**REQUEST**
Your task is to quote, unchanged, only the lines from the one with "for name, grid" through the one with "obj.data.transform(world)", both ends included.

Scripts that build objects
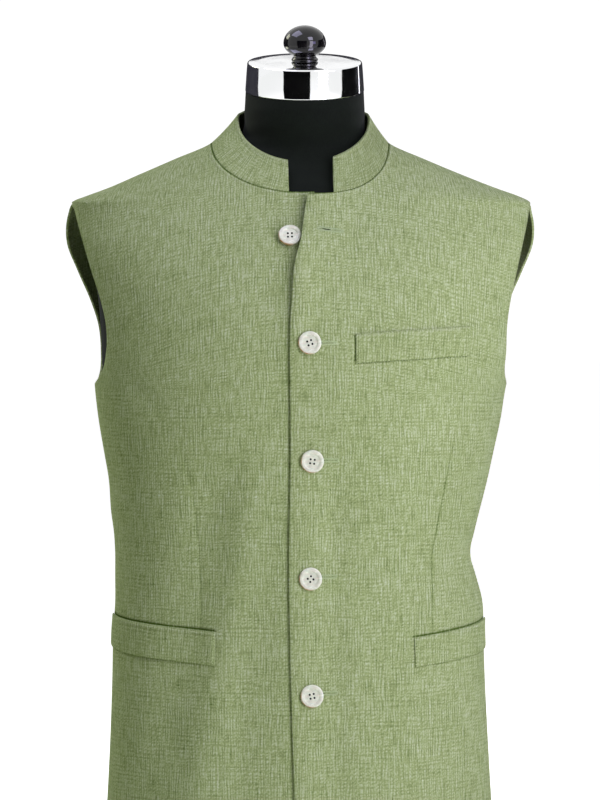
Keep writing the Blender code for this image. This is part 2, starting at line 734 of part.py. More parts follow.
def add_form():
    """Add the dress form's torso with its neck, on a flat closed bottom."""
    turns = np.linspace(0, 2 * np.pi, FORM_COLUMNS, endpoint=False)
    rings = []
    for row in rows(FORM_COLUMNS_TABLE, FORM_ROWS):
        depth = np.where(np.cos(turns) >= 0, row["front"], row["back"]) * MM
        radius = superellipse(turns, row["half_width"] * MM, depth, row["power"])
        x = radius * np.sin(turns) + row["lean"] * MM
        rings.append(np.stack((x, -radius * np.cos(turns), np.full_like(x, row["z"] * MM)), axis=-1))
    disc = np.stack((np.sin(turns), -np.cos(turns), 0 * turns), axis=-1) * NECK_TOP_RADIUS
    lean = np.array(Matrix.Rotation(CAP_LEAN, 3, "X"))
    rings.append(disc @ lean.T + np.array(NECK_TOP))
    points = np.concatenate(rings)
    faces = []
    for ring in range(len(rings) - 1):
        for step in range(FORM_COLUMNS):
            after = (step + 1) % FORM_COLUMNS
            low = ring * FORM_COLUMNS
            faces.append((low + step, low + after, low + FORM_COLUMNS + after, low + FORM_COLUMNS + step))
    faces.append(tuple(reversed(range(FORM_COLUMNS))))
    last = (len(rings) - 1) * FORM_COLUMNS
    faces.append(tuple(range(last, last + FORM_COLUMNS)))
    return add_solid("form_torso", points, faces, "form_cloth")


def add_neck_fittings():
    """Add the cap on the neck and the knob on the cap, on one leaning axis."""
    lean = Matrix.Translation(NECK_TOP) @ Matrix.Rotation(CAP_LEAN, 4, "X")
    low_edge = arc((CAP_LOW_RADIUS - CAP_BEVEL, CAP_BEVEL), CAP_BEVEL, -math.pi / 2, 0, 3)
    top_edge = arc((CAP_TOP_RADIUS - CAP_BEVEL, CAP_HEIGHT - CAP_BEVEL), CAP_BEVEL, 0, math.pi / 2, 3)
    cap = add_solid("neck_cap", *turned_body(low_edge + top_edge, ROUND_SIDES), "chrome")
    cap.matrix_world = lean @ Matrix.Translation((0, 0, SEAT_GAP))
    foot = [(row["radius"] * MM, row["height"] * MM) for row in rows(KNOB_FOOT_COLUMNS, KNOB_FOOT_ROWS)]
    ball = []
    for step in range(1, KNOB_STEPS + 1):
        turn = KNOB_LOW_TURN + (KNOB_HIGH_TURN - KNOB_LOW_TURN) * step / KNOB_STEPS
        reach = KNOB_BALL_Z - KNOB_FOOT_HEIGHT if turn < 0 else KNOB_HEIGHT - KNOB_BALL_Z
        ball.append((KNOB_BALL_RADIUS * math.cos(turn), KNOB_BALL_Z + reach * math.sin(turn)))
    knob = add_solid("cap_knob", *turned_body(foot + ball, ROUND_SIDES), "black_gloss")
    knob.matrix_world = lean @ Matrix.Translation((0, 0, CAP_HEIGHT + 2 * SEAT_GAP))


def centre_on_footprint():
    """Move everything so that the middle of the footprint is the origin."""
    bpy.context.view_layer.update()
    corners = []
    for item in bpy.data.objects:
        corners += [item.matrix_world @ vertex.co for vertex in item.data.vertices]
    x_middle = (min(corner.x for corner in corners) + max(corner.x for corner in corners)) / 2
    y_middle = (min(corner.y for corner in corners) + max(corner.y for corner in corners)) / 2
    for item in bpy.data.objects:
        item.location.x -= x_middle
        item.location.y -= y_middle


def main():
    for item in list(bpy.data.objects):
        bpy.data.objects.remove(item)
    add_form()
    grids = {"back": back_grid(), "front_right": front_grid("right"), "front_left": front_grid("left")}
    for name, grid in grids.items():
        add_panel(name, grid, first=name == "back", last=True, top=True)
    add_collar(grids)
    for row in rows(WELT_COLUMNS, WELT_ROWS):
        add_welt(row)
    add_buttons()
    add_neck_fittings()
    centre_on_footprint()


main()
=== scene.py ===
"""Looks of the nehru jacket on its dress form: fine cloth, sewing, buttons, cap, light and camera."""
import math

import bmesh
import bpy
import numpy as np
from mathutils import Matrix, Vector
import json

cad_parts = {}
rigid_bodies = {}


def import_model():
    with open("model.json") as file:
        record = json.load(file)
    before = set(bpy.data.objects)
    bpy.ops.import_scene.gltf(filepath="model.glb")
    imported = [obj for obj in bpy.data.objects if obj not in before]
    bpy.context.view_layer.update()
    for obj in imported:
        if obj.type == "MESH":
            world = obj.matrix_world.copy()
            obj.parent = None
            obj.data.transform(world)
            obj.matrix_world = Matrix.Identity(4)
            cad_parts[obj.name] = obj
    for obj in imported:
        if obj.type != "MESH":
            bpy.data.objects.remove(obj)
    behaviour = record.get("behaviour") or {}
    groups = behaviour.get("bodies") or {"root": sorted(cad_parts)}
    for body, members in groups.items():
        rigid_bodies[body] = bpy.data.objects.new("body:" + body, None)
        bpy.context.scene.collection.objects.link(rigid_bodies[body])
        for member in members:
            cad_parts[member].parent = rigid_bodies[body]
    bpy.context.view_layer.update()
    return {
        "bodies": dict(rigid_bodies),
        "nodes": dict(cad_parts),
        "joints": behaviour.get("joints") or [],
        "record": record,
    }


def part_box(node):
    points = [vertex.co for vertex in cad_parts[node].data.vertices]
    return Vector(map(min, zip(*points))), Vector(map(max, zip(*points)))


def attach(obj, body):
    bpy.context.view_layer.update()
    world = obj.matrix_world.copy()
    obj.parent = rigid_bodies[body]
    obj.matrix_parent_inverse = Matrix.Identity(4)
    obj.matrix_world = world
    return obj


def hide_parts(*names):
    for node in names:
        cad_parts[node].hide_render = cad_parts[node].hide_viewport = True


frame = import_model()

MM = 0.001


def table(columns, *rows):
    """Rows of a table as dictionaries by column name."""
    return [dict(zip(columns.split(), row)) for row in rows]


# Photograph: one pixel is one millimetre at the shoulders' plane
CAMERA_DISTANCE = 3.2
CAMERA_HEIGHT = 0.625
PICTURE_MIDDLE_Z = 0.525
PICTURE_HEIGHT = 0.800
SENSOR = 36.0

# Heights and neckline, as in the solids
HEM_Z = 0.060
UNDERARM_Z = 0.541
TIP_Z = 0.723
NECK_SIDE_Z = 0.782
EDGE_CHEST_Z = UNDERARM_Z - 0.020
EDGE_SHOULDER_Z = TIP_Z - 0.040
EDGE_NECK_RISE = 0.009
NECK_HALF_WIDTH = 0.088
NECK_DROP_RIGHT = 0.0515
NECK_DROP_LEFT = 0.057
NECK_POWER_LEFT = 2.3
NECK_RISE_BACK = 0.006
NECK_TURN = 0.35

# Cloth walls, clearances and the lap of the fronts, as in the solids
CLOTH = 0.0022
COLLAR_WALL = 0.0026
WELT_WALL = 0.0018
SEAM_GAP = 0.0003
LAY_GAP = 0.0005
LAP_RISE = 0.0020
LAP_SINK = 0.0010
LAP_REACH = 0.045
LIFT_RISE = 0.0050
LIFT_REACH = 0.060
LIFT_LOW_Z = 0.600
LIFT_HIGH_Z = 0.690

# Collar, as in the solids
COLLAR_TOP_X = 0.00325
COLLAR_TOP_HALF_WIDTH = 0.06575
COLLAR_TOP_FRONT = 0.061
COLLAR_TOP_BACK = 0.068
COLLAR_TOP_SIDE_Z = 0.808
COLLAR_TOP_DROP = 0.0466
COLLAR_TOP_RISE = 0.018
COLLAR_BOW = 0.0008
COLLAR_LEFT_END = (0.0327, 0.0324)
COLLAR_RIGHT_END = (-0.0107, -0.0118)

# Buttons, cap and knob, as in the solids
BUTTON_RADIUS = 0.01115
BUTTON_HEIGHT = 0.0034
BUTTON_DISH_RADIUS = 0.0072
BUTTON_DISH_DEPTH = 0.0009
BUTTON_HOLE_RADIUS = 0.00095
BUTTON_HOLE_OFFSET = 0.00195
BUTTON_SEAT = 0.0007
BUTTON_ROUNDING = 0.0012
BUTTON_SIDES = 72
DRILL_SIDES = 20
NECK_TOP = (0.0047, 0.003, 0.8330)
NECK_TOP_RADIUS = 0.0590
CAP_LEAN = math.radians(13.0)
CAP_HEIGHT = 0.0300
CAP_LOW_RADIUS = 0.0593
CAP_TOP_RADIUS = 0.0573
CAP_LOW_ROUNDING = 0.0016
CAP_TOP_ROUNDING = 0.0022
CAP_SIDES = 160
SEAT_GAP = 0.0003
KNOB_HEIGHT = 0.0355
KNOB_RADIUS = 0.02125
KNOB_MIDDLE = 0.0180
KNOB_FALL = 0.0140
KNOB_SIDES = 96

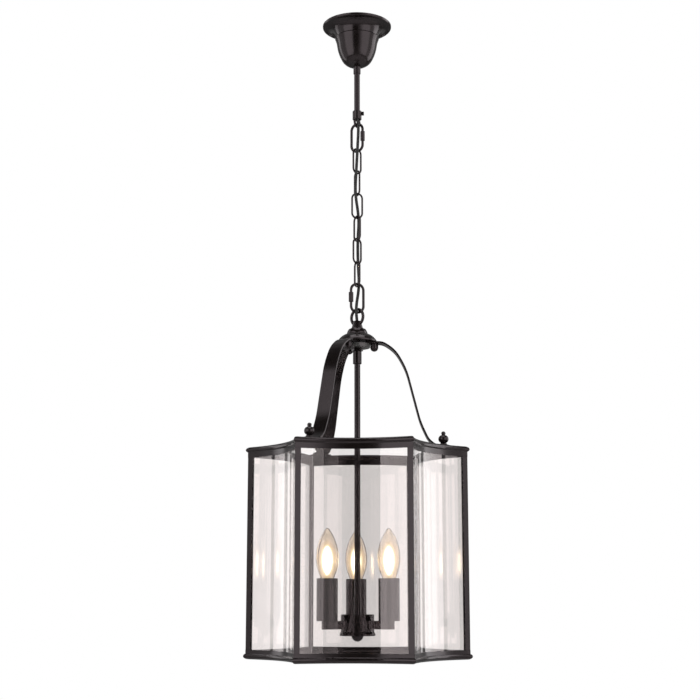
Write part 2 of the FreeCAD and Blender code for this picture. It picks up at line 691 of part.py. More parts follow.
def make_cluster():
    hole, wall = value("clearance_radius"), value("candle_wall")
    top, low, radius = -value("cup_top"), -value("cup_end"), value("cup_radius")
    cup = cylinder(radius, low, top)
    cup = cup.makeFillet(1.2, [e for e in cup.Edges if e.BoundBox.ZMin > top - 0.1])
    cup = cup.cut(cylinder(radius - wall, low - 1, top - wall)).cut(cylinder(hole, low, top + 1))
    arm = arm_solid()
    shaped("cluster_cup", cup.cut(around(arm_blank(), LAMP_ANGLES.values())))
    turned("cluster_lid", [
        (size("clearance_radius"), depth("lid_end")),
        (size("lid_radius"), depth("lid_end")),
        (size("lid_radius"), depth("lid_end") + 3.4),
        (size("lid_radius") - 1.6, depth("cup_end")),
        (size("clearance_radius"), depth("cup_end")),
    ])
    turned("cluster_finial", [
        (Size(0, "0"), depth("ball_end")),
        (size("ball_radius"), depth("lid_end"), 9.9),
        (size("tube_radius"), depth("lid_end")),
        (size("tube_radius"), depth("lid_end") - 4),
        (Size(0, "0"), depth("lid_end") - 4),
    ])
    shaped("cluster_arms", around(arm, LAMP_ANGLES.values()))


def arm_blank():
    """The outside of a short arm: a bar with a round end under its lamp."""
    low, high, half = -value("arm_end"), -value("arm_top"), value("arm_half")
    start, at = value("arm_start"), value("lamp_circle")
    bar = Part.makeBox(at - start, 2 * half, high - low, Vector(start, -half, low))
    return bar.fuse(cylinder(half, low, high, at)).removeSplitter()


def arm_solid():
    """The arm with its wire way and the tapped hole for the socket."""
    low, high, at = -value("arm_end"), -value("arm_top"), value("lamp_circle")
    middle, way = (low + high) / 2, 3.5
    channel = Part.makeCylinder(way, at - value("arm_start") + 1, Vector(value("arm_start") - 1, 0, middle),
                                Vector(1, 0, 0))
    return arm_blank().cut(channel).cut(cylinder(value("tube_radius"), middle, high + 1, at))


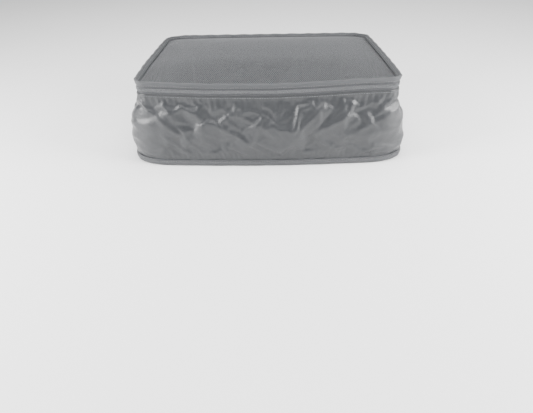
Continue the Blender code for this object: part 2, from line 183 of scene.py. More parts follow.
def soften(co):
    """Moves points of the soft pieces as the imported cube's own softness does: the front bows and its
    rim sags, the base spreads at both sides, and the rim's back corners pull in. The right side stays
    straight at the zip, where the sliders run, and so does the hinge's line."""
    x, y, z = co[:, 0].copy(), co[:, 1].copy(), co[:, 2].copy()
    hx, hy = RIM_HALF
    up = smooth(z / RIM_HIGH.z)
    front = smooth((-y - 0.25 * hy) / (0.75 * hy))
    left = smooth((-x - 0.4 * hx) / (0.6 * hx))
    along_x = np.cos(np.clip(x / (2.05 * hx), -0.5, 0.5) * math.pi)
    sag_x = np.cos(np.clip((x - SAG_MIDDLE) / (2.3 * hx), -0.5, 0.5) * math.pi) ** 2
    along_y = np.cos(np.clip(y / (2.05 * hy), -0.5, 0.5) * math.pi)
    out = co.copy()
    out[:, 1] -= FRONT_BOW * front * along_x
    out[:, 0] -= LEFT_BOW * left * along_y
    wave = np.sin(x / (11 * MM) + 1.3) * 0.5 + np.sin(x / (23 * MM)) + np.sin(y / (17 * MM) + 0.6)
    drop = RIM_SAG * front * sag_x + LEFT_SAG * left * along_y
    drop = drop + RIM_WAVE * 0.4 * wave * np.maximum(front * along_x, left * along_y)
    out[:, 2] -= drop * up**2
    corner = smooth((y - BACK_CORNER_START) / (hy - BACK_CORNER_START))
    corner = corner * smooth((np.abs(x) - 0.8 * hx) / (0.2 * hx)) * up**2
    top = np.where(x < 0, LEFT_SPREAD_TOP, RIGHT_SPREAD_TOP)
    low = 1 - smooth(2 * z / top - 1)
    out[:, 0] += np.sign(x) * SIDE_SPREAD * low * smooth((np.abs(x) - SPREAD_START) / SPREAD_EASE)
    out[:, 0] -= np.sign(x) * BACK_CORNER_PULL * corner
    out[:, 1] -= BACK_CORNER_PULL * BACK_CORNER_PULL_Y * corner
    return out


def wall_share(z):
    """0 at the base outline and 1 at the rim outline, straight in the base binding and the zip."""
    return np.clip((z - BASE_BAND_Z) / (TAPE_BOTTOM_Z - BASE_BAND_Z), 0.0, 1.0)


def wall_points(stations, z, out):
    """Points of the wall at heights z, moved outwards by out. stations are the base's and the rim's
    plan arrays, and z and out are (rows, stations) arrays."""
    (base, normal, share), (rim, _, _) = stations
    k = wall_share(z)
    along = CORNER_BULGE + (1 - CORNER_BULGE) * np.sin(math.pi * share)
    bulge = BULGE * along * np.sin(math.pi * k) ** 0.8
    away = (out + bulge - 0.3 * MM * k)[..., None]
    flat = base + (rim - base) * k[..., None] + normal * away
    return np.concatenate([flat, z[..., None]], axis=-1)


# ---------------------------------------------------------------- meshes


def new_object(name, mesh):
    obj = bpy.data.objects.new(name, mesh)
    bpy.context.scene.collection.objects.link(obj)
    return obj


def mesh_object(name, co, faces, uv):
    """An object from arrays. uv holds a (u, v) in metres for each corner of each face."""
    mesh = bpy.data.meshes.new(name)
    mesh.from_pydata([tuple(p) for p in co], [], [tuple(int(i) for i in f) for f in faces])
    layer = mesh.uv_layers.new(name="cloth")
    layer.data.foreach_set("uv", np.asarray(uv, np.float32).ravel())
    mesh.shade_smooth()
    mesh.update()
    return new_object(name, mesh)


def grid_faces(rows, columns, wrap_columns=False, wrap_rows=False):
    """Quads of a grid of points in row order, and the (row, column) of each corner, not wrapped."""
    faces, corners = [], []
    for r in range(rows if wrap_rows else rows - 1):
        for c in range(columns if wrap_columns else columns - 1):
            cell = [(r, c), (r, c + 1), (r + 1, c + 1), (r + 1, c)]
            faces.append([(i % rows) * columns + (j % columns) for i, j in cell])
            corners.append(cell)
    return faces, np.array(corners)


def grid_object(name, points, along, across, wrap_columns=False, wrap_rows=False):
    """A grid mesh from (rows, columns, 3) points. along and across are the cloth's own distances
    for each column and row, one more than the points where the grid wraps."""
    rows, columns = points.shape[:2]
    faces, corners = grid_faces(rows, columns, wrap_columns, wrap_rows)
    uv = np.stack([along[corners[..., 1]], across[corners[..., 0]]], axis=-1)
    return mesh_object(name, points.reshape(-1, 3), faces, uv)


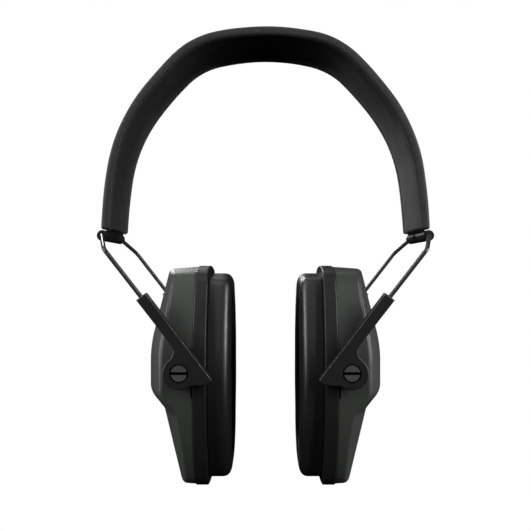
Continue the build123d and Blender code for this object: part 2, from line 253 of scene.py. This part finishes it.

**EXERCISE RESPONSE**
    for name, grid in grids.items():
        add_panel(name, grid, first=name == "back", last=True, top=True)
    add_collar(grids)
    for row in rows(WELT_COLUMNS, WELT_ROWS):
        add_welt(row)
    add_buttons()
    add_neck_fittings()
    centre_on_footprint()


main()
=== scene.py ===
"""Looks of the nehru jacket on its dress form: fine cloth, sewing, buttons, cap, light and camera."""
import math

import bmesh
import bpy
import numpy as np
from mathutils import Matrix, Vector
import json

cad_parts = {}
rigid_bodies = {}


def import_model():
    with open("model.json") as file:
        record = json.load(file)
    before = set(bpy.data.objects)
    bpy.ops.import_scene.gltf(filepath="model.glb")
    imported = [obj for obj in bpy.data.objects if obj not in before]
    bpy.context.view_layer.update()
    for obj in imported:
        if obj.type == "MESH":
            world = obj.matrix_world.copy()
            obj.parent = None
            obj.data.transform(world)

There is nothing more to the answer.